Once in these areas, arrangements can be made by those authorised to operate in Gibraltar to collect the goods so that they can continue with their onward journey in Gibraltar.
“This will provide a degree of business for those Gibraltar based hauliers who have been excluded from operating in the EU,” the technical notice said.
The Government said it hoped to publish draft legislation setting out the new regime once the legislation, the administrative processes, the public information campaign and the logistics have been prepared.
The regime will then enter into force 30 days later.
This period will allow stakeholders to further familiarise themselves with the draft legislation and start to gather the information which will be required to be submitted in support of applications, the Government said.
The DVLD will start to accept applications for permits from the date that the legislation enters into force.
The new proposed measures will only be introduced after allowing time for a communication campaign and for consultation between the Government and Gibraltar haulage companies.
The Gibraltar Government said that if a treaty is agreed providing “a satisfactory level” of EU market access for Gibraltar operators, then the planned legislative changes would not be necessary.
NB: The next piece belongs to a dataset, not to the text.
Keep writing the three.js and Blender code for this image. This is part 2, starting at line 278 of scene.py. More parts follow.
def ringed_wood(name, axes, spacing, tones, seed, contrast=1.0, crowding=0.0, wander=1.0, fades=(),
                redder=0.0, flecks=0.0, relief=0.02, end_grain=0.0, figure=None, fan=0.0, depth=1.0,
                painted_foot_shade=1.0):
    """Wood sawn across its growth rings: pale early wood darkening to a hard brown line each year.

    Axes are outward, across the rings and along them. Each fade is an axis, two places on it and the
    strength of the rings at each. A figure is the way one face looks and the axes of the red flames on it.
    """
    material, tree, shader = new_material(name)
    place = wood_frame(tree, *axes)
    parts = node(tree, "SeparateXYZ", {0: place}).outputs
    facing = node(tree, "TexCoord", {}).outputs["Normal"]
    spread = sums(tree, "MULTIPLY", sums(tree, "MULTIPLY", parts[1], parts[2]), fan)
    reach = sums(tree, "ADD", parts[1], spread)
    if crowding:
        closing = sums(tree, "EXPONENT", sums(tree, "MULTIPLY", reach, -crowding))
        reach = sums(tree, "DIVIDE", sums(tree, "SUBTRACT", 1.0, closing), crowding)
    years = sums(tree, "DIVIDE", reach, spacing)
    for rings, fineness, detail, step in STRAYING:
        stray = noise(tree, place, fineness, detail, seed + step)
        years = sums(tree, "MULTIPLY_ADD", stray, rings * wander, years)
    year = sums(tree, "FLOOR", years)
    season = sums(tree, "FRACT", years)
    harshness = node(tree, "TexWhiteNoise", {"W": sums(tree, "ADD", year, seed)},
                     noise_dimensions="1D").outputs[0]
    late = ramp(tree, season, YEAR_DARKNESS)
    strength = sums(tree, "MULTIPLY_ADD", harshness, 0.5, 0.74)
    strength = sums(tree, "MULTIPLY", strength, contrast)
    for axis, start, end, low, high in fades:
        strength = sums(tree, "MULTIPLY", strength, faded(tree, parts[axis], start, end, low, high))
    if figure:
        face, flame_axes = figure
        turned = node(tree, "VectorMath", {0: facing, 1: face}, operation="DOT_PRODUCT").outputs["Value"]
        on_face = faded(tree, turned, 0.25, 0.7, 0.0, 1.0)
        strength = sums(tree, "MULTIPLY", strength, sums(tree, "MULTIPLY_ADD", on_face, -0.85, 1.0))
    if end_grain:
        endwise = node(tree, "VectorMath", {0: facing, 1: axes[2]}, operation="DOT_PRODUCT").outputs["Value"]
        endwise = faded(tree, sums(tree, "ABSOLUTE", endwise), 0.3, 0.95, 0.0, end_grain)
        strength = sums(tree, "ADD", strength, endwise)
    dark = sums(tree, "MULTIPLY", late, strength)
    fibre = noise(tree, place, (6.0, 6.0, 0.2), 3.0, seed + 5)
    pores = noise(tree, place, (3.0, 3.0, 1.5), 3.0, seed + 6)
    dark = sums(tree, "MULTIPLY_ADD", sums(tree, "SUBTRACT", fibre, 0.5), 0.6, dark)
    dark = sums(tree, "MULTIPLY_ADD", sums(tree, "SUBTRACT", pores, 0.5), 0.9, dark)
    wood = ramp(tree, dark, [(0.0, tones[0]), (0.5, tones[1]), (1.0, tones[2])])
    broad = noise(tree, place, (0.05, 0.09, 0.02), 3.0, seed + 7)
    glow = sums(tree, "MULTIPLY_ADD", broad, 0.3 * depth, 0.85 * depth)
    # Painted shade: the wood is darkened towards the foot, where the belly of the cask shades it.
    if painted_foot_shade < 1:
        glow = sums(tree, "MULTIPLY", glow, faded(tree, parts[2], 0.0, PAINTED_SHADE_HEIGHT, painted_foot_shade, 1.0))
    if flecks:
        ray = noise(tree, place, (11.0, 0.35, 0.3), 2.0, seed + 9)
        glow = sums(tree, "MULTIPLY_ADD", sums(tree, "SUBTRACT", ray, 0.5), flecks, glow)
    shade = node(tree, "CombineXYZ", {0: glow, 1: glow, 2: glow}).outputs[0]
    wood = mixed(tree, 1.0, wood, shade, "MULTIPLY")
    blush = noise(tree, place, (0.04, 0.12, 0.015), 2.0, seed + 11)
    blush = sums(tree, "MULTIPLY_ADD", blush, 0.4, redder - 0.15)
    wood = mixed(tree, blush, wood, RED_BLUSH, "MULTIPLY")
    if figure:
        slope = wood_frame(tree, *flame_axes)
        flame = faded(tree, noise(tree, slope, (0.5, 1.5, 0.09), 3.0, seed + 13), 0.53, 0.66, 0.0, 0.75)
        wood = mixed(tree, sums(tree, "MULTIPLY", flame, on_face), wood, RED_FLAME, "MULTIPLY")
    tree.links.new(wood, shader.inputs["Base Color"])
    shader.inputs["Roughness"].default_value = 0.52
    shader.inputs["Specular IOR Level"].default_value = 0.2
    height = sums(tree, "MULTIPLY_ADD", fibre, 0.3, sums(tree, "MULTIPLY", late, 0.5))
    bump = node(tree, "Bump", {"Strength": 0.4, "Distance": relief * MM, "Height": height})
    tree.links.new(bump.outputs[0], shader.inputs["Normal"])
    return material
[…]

In the New Year’s Eve framework agreement, the UK, Gibraltar and Spain agreed that any treaty on the Rock’s future relations with the EU would include a chapter on road transportation, similar to the one agreed by the UK and the EU as part of the wider post-Brexit trade agreement.
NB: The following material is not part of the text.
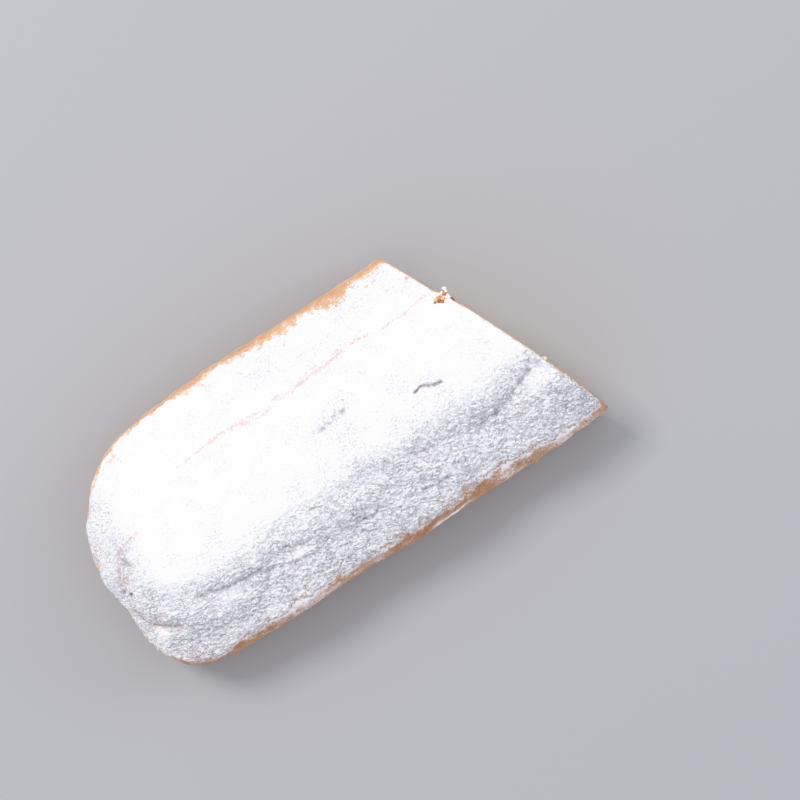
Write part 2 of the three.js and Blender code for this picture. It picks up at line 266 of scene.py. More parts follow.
def length_at_height(height, side):
    """Arc length where the section reaches a height, on the fold's side (-1) or the lip's (1)."""
    z = CURVE[:, 1] * HEIGHT
    on_side = CURVE[:, 0] * side > 0.5
    return CURVE_LENGTH[np.where(on_side, np.abs(z - height), np.inf).argmin()]


def grown(distance, reach, squareness):
    """The share of its full size that the loaf has at a distance from its far end."""
    left = 1 - np.minimum(1, distance / reach)
    return (1 - left ** squareness) ** (1 / squareness)


def form(distance, across, up):
    x = distance - HALF_LENGTH + 0 * across
    narrowing = FAR_NARROWING * np.maximum(0, 1 - distance / NARROWING_REACH)
    bulge = LIP_BULGE["height"] * bell(x - LIP_BULGE["at"], LIP_BULGE["reach"])
    lip = grown(distance, *FAR_END["lip"]) * (1 + bulge / HALF_WIDTH)
    fold = grown(distance, *FAR_END["fold"]) * (1 - narrowing)
    crown = grown(distance, *FAR_END["crown"])
    tuck = FAR_TUCK["depth"] * (1 - smoothstep(distance, 0, FAR_TUCK["reach"]))
    over = up * HEIGHT - BELLY_HEIGHT
    y = HALF_WIDTH * across * np.where(across > 0, lip, fold)
    z = BELLY_HEIGHT + over * np.where(over > 0, crown, 1)
    return np.stack([x + tuck * np.maximum(0, -over / BELLY_HEIGHT), y, z], axis=-1)


def cut_x(y, z):
    return CUT_LIP_X + (HALF_WIDTH - y) * math.tan(CUT_SKEW) + z * math.tan(CUT_LEAN) / math.cos(CUT_SKEW)


def cut_at(points):
    return cut_x(points[..., 1], points[..., 2])


NEAR_CUT = np.array([2.2, 1.8, 1.45, 1.15, 0.9, 0.65, 0.42, 0.2, 0])  # the last rows' distances to the cut


def sheet_of(lengths, end_count, body_count):
    """The plain form's points and outward directions: rows from the far end to the cut, a column a length."""
    across, up = (np.interp(lengths, CURVE_LENGTH, CURVE[:, k]) for k in (0, 1))
    reach = FAR_END["crown"][0]
    swing = np.linspace(0, math.pi / 2, end_count + 1)[1:]
    near = np.repeat((reach * (1 - np.cos(swing)))[:, None], len(lengths), axis=1)
    cut = cut_x(HALF_WIDTH * across, HEIGHT * up) + HALF_LENGTH
    even = np.linspace(0, 1, body_count + 1)[1:-1, None] * (cut - NEAR_CUT[0] - reach) + reach
    far = np.vstack([even, cut - NEAR_CUT[:, None]])
    points = form(np.vstack([near, far]), across[None, :], up[None, :])
    along = np.gradient(points, axis=0)
    around = np.gradient(points, axis=1)
    direction = np.cross(along, around)
    direction /= np.linalg.norm(direction, axis=-1)[..., None] + 1e-12
    return points, direction


def waves(p):
    total = 0
    for i in range(WAVES["count"]):
        shrink = WAVES["ratio"] ** i
        angle = WAVES["turn"] * i
        along = p[..., 0] * math.cos(angle) + (p[..., 1] + WAVES["lean"] * p[..., 2]) * math.sin(angle)
        total = total + WAVES["height"] * shrink * np.sin(
            2 * math.pi * along / (WAVES["longest"] * shrink) + angle * angle)
    return total


def cad_relief(p):
    x, y, z = np.moveaxis(p, -1, 0)
    height = waves(p)
    for line, depth, fade in HOLLOWS:
        height = height - depth * bell(distance_to_line(x, y, line), fade)
    for lump_x, lump_y, radius, tall in LUMPS:
        height = height + tall * bell(np.hypot(x - lump_x, y - lump_y), radius)
    return height * smoothstep(z, *RELIEF_GROWS)


def coat_edge(p):
    """Height of the coat's lower edge at points of the skin."""
    x, y = p[..., 0], p[..., 1]
    angle = np.arctan2(y / HALF_WIDTH, x / HALF_LENGTH)
    lip, fold = [h + rise * bell(x - at, reach) for h, at, reach, rise in (COAT_EDGE_LIP, COAT_EDGE_FOLD)]
    ripple = sum(np.sin(turns * angle + 2 * i) / (1 + i / 2) for i, turns in enumerate(EDGE_RIPPLES))
    drop = COAT_EDGE_FAR["drop"] * bell(x - COAT_EDGE_FAR["at"], COAT_EDGE_FAR["reach"])
    return fold + (lip - fold) * smoothstep(np.sin(angle), -0.3, 0.3) - drop + EDGE_RAGGED * ripple


# ---- relief that the CAD leaves out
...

“It is deeply regrettable that, despite the political understanding reached on the application of bridging measures which would apply whilst negotiations are ongoing, it has not been possible to maintain a practical arrangement which was of significant benefit to citizens and businesses on either side of the border,” the technical notice said.
“In the meantime, and despite this setback, the Government of Gibraltar continues to work, unabated, towards securing a deal with the EU that is in line with what was agreed in the Political Framework.”